■ **What the task asks**:
Output only the lines running from the line bearing "geometry.computeVertexNormals();" through the line bearing "THICKNESS = 0.003", character for character.

■ **Input**:
+ + + +
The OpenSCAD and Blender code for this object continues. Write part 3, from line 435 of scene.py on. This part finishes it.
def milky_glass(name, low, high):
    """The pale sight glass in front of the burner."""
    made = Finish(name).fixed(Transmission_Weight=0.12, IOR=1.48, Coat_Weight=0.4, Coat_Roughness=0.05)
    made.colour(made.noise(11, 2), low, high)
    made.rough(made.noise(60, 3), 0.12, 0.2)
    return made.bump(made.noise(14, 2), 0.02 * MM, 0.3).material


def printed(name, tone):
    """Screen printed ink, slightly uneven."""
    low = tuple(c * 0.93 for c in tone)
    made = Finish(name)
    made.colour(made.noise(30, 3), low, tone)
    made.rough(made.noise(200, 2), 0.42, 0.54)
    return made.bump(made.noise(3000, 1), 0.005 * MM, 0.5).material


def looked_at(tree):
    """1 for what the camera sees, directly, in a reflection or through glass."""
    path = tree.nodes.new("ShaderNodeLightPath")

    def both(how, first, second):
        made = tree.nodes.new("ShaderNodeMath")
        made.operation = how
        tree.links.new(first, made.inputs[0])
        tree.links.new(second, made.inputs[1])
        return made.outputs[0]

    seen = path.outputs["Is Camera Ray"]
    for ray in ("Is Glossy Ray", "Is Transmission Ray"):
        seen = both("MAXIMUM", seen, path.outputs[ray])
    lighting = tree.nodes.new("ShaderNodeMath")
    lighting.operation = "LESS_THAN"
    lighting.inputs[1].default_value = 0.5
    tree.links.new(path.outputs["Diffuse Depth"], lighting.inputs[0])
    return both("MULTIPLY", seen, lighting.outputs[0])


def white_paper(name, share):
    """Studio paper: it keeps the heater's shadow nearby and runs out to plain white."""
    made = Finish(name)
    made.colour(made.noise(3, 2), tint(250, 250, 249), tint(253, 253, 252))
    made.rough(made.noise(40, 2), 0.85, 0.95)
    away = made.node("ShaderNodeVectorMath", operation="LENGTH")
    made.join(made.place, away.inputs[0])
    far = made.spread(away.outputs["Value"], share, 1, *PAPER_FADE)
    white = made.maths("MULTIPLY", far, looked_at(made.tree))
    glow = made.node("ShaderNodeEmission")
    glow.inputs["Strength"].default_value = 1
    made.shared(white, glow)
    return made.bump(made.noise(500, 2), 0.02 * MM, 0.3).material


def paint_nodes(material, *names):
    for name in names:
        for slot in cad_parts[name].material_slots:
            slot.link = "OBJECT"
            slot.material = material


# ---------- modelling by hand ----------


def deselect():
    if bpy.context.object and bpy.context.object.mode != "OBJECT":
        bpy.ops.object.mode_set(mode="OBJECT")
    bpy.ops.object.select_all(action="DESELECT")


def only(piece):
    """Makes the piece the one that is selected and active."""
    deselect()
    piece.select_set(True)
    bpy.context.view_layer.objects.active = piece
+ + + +
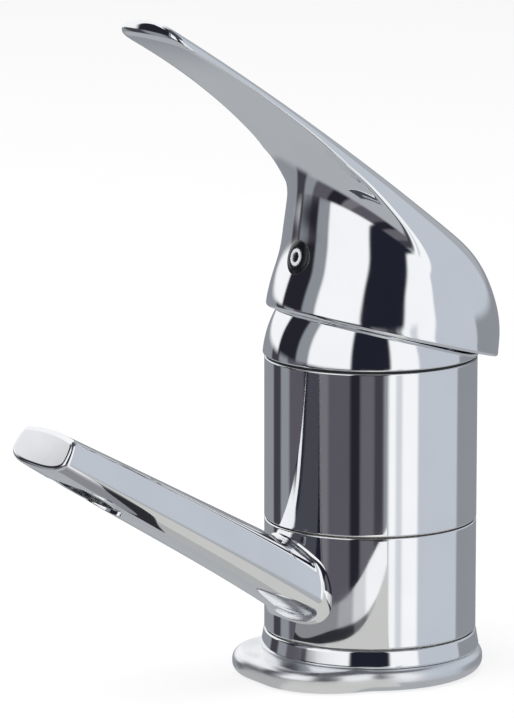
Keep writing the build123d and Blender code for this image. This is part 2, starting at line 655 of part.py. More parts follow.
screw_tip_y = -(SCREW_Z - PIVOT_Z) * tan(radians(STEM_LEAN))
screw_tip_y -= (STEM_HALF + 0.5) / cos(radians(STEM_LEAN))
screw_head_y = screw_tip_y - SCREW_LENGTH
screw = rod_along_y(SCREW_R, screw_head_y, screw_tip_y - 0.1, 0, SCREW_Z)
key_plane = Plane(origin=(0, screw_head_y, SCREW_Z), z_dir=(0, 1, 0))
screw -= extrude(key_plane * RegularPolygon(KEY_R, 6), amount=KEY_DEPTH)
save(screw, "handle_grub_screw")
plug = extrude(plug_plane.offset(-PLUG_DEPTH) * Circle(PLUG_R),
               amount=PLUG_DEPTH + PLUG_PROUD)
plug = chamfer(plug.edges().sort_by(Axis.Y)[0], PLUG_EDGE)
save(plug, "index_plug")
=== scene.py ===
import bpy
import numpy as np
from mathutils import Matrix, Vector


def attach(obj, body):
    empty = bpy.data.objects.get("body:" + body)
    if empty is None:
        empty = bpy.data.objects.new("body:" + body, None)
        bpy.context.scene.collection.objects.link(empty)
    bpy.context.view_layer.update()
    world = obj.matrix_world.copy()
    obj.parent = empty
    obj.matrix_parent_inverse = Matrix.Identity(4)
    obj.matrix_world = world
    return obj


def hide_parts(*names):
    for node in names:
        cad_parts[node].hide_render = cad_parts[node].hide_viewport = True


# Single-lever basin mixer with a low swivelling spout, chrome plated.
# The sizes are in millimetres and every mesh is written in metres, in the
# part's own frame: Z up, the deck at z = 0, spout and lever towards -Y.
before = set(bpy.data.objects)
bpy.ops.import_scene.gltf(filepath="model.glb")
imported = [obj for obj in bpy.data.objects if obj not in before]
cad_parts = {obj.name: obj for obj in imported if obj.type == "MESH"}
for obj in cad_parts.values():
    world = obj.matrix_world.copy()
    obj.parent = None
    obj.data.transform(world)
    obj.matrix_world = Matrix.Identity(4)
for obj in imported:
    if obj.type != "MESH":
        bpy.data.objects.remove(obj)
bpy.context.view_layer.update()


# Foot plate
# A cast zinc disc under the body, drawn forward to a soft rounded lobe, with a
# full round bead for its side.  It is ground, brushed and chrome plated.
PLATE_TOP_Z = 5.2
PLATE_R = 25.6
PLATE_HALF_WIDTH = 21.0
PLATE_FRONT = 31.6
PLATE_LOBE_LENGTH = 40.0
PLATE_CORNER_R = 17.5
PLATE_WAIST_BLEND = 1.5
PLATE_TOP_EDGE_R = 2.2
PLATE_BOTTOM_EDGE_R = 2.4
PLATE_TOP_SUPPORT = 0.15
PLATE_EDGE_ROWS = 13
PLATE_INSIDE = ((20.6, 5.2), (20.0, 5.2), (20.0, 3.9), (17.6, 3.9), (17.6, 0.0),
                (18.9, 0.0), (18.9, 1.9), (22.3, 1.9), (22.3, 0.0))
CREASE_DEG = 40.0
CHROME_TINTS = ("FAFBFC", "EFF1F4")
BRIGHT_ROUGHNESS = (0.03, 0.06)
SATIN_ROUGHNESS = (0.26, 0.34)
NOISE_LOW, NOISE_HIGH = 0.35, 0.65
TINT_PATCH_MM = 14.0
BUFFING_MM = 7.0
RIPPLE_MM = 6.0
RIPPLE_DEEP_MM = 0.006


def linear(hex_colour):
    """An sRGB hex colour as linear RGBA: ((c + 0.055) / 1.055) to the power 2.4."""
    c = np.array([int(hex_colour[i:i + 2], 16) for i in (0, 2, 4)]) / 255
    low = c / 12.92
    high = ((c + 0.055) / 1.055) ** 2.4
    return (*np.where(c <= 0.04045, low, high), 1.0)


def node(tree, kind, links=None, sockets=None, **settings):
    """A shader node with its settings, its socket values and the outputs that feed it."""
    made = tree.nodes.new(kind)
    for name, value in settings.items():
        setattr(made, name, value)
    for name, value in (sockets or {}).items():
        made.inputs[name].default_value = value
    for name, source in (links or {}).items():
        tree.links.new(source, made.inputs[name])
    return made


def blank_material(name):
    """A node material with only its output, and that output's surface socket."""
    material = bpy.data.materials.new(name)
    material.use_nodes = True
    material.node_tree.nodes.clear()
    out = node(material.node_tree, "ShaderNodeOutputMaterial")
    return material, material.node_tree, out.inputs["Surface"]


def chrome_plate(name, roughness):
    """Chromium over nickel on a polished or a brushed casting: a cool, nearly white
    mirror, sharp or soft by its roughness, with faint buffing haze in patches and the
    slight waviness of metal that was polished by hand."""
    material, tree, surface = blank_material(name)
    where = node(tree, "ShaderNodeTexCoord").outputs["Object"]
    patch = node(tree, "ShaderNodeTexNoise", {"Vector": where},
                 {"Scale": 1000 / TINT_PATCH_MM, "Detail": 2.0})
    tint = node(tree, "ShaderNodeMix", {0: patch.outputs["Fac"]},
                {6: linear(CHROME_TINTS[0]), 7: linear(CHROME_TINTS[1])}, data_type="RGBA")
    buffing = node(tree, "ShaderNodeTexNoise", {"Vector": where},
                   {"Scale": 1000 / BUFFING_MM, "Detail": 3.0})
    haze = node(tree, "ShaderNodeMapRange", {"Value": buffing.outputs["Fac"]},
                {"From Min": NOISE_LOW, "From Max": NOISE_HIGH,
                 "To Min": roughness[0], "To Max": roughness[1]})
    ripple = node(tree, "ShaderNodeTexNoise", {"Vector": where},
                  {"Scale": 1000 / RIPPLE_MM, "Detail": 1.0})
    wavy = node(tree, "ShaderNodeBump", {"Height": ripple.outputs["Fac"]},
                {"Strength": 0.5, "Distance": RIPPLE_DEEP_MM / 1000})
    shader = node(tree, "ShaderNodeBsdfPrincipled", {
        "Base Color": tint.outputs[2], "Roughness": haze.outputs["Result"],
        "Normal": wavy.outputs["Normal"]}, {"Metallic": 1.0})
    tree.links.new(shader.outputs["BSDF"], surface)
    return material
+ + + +
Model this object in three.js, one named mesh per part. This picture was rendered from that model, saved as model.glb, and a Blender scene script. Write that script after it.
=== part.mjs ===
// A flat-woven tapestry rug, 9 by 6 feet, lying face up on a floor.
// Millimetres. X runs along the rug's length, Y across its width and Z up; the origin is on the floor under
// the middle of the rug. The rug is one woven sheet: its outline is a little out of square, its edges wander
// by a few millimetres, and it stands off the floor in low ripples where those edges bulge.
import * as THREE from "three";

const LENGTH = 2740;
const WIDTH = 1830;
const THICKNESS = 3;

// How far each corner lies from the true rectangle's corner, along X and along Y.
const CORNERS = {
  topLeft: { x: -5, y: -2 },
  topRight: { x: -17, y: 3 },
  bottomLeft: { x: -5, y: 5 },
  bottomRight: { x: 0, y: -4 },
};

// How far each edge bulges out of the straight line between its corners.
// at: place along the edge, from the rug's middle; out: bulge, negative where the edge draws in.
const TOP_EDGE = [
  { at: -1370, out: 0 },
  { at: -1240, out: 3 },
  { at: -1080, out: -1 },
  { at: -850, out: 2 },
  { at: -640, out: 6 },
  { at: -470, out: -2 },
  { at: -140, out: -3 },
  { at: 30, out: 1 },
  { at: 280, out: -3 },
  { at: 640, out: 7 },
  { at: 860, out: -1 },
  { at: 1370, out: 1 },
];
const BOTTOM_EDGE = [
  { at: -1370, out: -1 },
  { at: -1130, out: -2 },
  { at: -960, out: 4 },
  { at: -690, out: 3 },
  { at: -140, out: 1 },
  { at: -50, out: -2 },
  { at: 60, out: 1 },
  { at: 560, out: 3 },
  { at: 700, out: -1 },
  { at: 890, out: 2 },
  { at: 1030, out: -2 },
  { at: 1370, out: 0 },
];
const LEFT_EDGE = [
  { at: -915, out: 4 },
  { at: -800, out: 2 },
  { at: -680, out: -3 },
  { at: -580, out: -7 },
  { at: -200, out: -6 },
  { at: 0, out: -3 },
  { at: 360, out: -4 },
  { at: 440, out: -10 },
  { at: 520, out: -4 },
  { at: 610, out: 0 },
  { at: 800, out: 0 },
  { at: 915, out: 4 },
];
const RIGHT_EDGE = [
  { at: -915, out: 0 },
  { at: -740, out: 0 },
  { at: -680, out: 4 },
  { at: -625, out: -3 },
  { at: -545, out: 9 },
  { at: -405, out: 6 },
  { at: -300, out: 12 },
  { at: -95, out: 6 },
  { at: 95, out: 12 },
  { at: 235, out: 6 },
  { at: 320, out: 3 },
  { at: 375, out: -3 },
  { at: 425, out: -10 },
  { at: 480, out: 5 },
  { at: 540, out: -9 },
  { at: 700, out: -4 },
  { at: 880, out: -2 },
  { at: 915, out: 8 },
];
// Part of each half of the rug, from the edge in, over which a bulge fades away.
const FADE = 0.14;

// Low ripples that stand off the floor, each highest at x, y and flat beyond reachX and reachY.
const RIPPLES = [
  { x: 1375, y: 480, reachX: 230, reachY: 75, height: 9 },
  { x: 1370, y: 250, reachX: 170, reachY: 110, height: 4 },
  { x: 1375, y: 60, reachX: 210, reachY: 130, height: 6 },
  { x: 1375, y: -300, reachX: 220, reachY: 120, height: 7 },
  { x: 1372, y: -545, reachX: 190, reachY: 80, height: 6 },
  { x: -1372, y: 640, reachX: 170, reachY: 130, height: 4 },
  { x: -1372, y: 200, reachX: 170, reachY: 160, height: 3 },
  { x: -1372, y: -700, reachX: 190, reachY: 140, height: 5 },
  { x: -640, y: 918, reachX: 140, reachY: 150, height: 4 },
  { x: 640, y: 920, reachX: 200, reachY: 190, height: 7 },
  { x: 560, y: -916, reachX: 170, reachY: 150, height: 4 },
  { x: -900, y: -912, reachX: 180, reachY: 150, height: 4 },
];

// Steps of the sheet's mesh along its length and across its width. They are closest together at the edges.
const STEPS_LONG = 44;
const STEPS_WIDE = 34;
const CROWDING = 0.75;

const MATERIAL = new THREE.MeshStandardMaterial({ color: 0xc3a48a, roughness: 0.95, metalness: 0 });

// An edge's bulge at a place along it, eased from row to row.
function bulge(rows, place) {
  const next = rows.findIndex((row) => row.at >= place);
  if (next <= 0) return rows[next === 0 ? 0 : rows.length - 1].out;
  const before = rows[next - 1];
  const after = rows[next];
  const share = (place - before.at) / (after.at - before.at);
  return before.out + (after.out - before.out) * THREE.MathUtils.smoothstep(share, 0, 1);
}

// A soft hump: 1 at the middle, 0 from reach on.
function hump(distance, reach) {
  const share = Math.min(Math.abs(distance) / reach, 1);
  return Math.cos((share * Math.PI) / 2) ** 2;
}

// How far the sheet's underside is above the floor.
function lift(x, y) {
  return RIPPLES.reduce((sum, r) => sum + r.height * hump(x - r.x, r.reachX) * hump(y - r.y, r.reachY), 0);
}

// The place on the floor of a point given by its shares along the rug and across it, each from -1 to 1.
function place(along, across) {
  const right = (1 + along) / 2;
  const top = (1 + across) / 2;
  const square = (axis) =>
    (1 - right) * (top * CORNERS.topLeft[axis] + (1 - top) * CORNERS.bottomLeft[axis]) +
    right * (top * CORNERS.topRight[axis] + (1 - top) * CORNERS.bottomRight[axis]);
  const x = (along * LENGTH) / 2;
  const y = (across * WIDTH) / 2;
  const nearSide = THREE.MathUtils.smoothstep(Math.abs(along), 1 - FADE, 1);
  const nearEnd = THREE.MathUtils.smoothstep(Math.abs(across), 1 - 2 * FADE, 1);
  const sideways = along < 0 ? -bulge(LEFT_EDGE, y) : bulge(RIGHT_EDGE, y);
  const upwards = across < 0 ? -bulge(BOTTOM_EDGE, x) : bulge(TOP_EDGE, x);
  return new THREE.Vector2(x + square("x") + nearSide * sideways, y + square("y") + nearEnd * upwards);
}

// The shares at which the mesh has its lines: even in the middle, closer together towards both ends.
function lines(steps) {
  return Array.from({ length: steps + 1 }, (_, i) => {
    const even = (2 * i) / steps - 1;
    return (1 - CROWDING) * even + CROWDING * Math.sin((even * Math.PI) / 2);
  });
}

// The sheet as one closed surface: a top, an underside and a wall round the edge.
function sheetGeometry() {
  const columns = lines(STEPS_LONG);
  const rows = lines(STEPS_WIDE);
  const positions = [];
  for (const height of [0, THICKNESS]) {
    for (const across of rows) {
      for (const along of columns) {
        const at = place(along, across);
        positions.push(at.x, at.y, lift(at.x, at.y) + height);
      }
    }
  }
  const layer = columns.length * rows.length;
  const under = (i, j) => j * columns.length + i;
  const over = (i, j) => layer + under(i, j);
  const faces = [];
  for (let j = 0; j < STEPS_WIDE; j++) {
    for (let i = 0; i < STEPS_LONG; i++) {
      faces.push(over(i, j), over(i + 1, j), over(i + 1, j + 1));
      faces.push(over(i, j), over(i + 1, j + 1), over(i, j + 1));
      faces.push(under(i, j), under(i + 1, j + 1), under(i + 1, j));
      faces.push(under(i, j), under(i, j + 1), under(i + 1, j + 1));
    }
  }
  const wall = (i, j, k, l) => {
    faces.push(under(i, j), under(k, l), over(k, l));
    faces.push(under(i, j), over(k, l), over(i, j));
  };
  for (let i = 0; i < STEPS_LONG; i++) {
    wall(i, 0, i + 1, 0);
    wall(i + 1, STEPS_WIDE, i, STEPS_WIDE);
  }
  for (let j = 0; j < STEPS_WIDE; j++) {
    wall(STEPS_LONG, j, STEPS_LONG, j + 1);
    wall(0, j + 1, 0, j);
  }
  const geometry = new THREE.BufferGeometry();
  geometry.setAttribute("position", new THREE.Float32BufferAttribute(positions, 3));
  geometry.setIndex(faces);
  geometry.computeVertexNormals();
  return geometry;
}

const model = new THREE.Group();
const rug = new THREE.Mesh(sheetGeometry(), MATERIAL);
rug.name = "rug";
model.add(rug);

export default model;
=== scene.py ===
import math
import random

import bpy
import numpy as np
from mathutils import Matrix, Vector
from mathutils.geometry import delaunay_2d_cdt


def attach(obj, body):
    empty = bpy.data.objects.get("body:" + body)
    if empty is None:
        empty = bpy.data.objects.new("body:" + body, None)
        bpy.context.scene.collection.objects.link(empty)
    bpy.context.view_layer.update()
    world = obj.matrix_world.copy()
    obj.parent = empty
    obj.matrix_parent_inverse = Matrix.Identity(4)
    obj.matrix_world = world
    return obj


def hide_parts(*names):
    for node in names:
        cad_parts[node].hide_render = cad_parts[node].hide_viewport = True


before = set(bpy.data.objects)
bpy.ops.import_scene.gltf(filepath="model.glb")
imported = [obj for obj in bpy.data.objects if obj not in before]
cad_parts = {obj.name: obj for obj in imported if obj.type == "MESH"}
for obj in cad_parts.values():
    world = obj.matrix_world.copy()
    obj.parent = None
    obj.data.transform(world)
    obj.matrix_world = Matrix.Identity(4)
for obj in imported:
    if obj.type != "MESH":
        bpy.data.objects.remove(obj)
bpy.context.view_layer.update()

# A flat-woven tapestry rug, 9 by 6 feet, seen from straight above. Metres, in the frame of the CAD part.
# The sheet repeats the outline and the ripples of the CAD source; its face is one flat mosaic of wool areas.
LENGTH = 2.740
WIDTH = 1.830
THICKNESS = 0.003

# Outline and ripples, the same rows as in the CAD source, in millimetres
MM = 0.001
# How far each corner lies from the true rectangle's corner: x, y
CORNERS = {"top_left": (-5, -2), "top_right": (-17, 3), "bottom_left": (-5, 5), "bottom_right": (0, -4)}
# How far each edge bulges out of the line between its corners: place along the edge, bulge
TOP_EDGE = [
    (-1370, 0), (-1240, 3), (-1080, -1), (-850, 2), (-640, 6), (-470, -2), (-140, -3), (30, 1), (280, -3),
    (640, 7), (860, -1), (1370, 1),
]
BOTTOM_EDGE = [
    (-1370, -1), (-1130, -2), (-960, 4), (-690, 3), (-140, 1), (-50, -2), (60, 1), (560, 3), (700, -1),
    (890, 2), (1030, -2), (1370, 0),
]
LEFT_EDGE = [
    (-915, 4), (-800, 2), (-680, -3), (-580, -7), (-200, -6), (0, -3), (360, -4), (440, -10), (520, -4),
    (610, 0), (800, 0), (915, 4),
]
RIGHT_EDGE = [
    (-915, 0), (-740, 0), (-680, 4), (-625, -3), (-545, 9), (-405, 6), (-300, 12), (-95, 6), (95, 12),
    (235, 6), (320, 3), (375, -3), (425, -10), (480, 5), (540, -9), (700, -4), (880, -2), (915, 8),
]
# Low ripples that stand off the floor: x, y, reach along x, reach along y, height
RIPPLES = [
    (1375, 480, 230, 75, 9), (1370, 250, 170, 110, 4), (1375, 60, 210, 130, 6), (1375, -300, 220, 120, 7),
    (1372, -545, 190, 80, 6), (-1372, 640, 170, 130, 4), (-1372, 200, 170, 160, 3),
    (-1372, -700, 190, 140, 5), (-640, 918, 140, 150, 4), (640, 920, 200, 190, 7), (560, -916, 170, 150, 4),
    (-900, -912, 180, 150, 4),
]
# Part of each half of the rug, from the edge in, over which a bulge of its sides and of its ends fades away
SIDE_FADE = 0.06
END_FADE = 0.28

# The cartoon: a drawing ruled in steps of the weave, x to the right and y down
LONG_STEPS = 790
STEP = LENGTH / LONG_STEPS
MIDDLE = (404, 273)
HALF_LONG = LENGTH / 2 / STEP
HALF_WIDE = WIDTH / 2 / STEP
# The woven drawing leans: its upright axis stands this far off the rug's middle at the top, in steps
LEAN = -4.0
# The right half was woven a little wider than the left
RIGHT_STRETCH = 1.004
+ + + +
■ **Response**:
  geometry.computeVertexNormals();
  return geometry;
}

const model = new THREE.Group();
const rug = new THREE.Mesh(sheetGeometry(), MATERIAL);
rug.name = "rug";
model.add(rug);

export default model;
=== scene.py ===
import math
import random

import bpy
import numpy as np
from mathutils import Matrix, Vector
from mathutils.geometry import delaunay_2d_cdt


def attach(obj, body):
    empty = bpy.data.objects.get("body:" + body)
    if empty is None:
        empty = bpy.data.objects.new("body:" + body, None)
        bpy.context.scene.collection.objects.link(empty)
    bpy.context.view_layer.update()
    world = obj.matrix_world.copy()
    obj.parent = empty
    obj.matrix_parent_inverse = Matrix.Identity(4)
    obj.matrix_world = world
    return obj


def hide_parts(*names):
    for node in names:
        cad_parts[node].hide_render = cad_parts[node].hide_viewport = True


before = set(bpy.data.objects)
bpy.ops.import_scene.gltf(filepath="model.glb")
imported = [obj for obj in bpy.data.objects if obj not in before]
cad_parts = {obj.name: obj for obj in imported if obj.type == "MESH"}
for obj in cad_parts.values():
    world = obj.matrix_world.copy()
    obj.parent = None
    obj.data.transform(world)
    obj.matrix_world = Matrix.Identity(4)
for obj in imported:
    if obj.type != "MESH":
        bpy.data.objects.remove(obj)
bpy.context.view_layer.update()

# A flat-woven tapestry rug, 9 by 6 feet, seen from straight above. Metres, in the frame of the CAD part.
# The sheet repeats the outline and the ripples of the CAD source; its face is one flat mosaic of wool areas.
LENGTH = 2.740
WIDTH = 1.830
THICKNESS = 0.003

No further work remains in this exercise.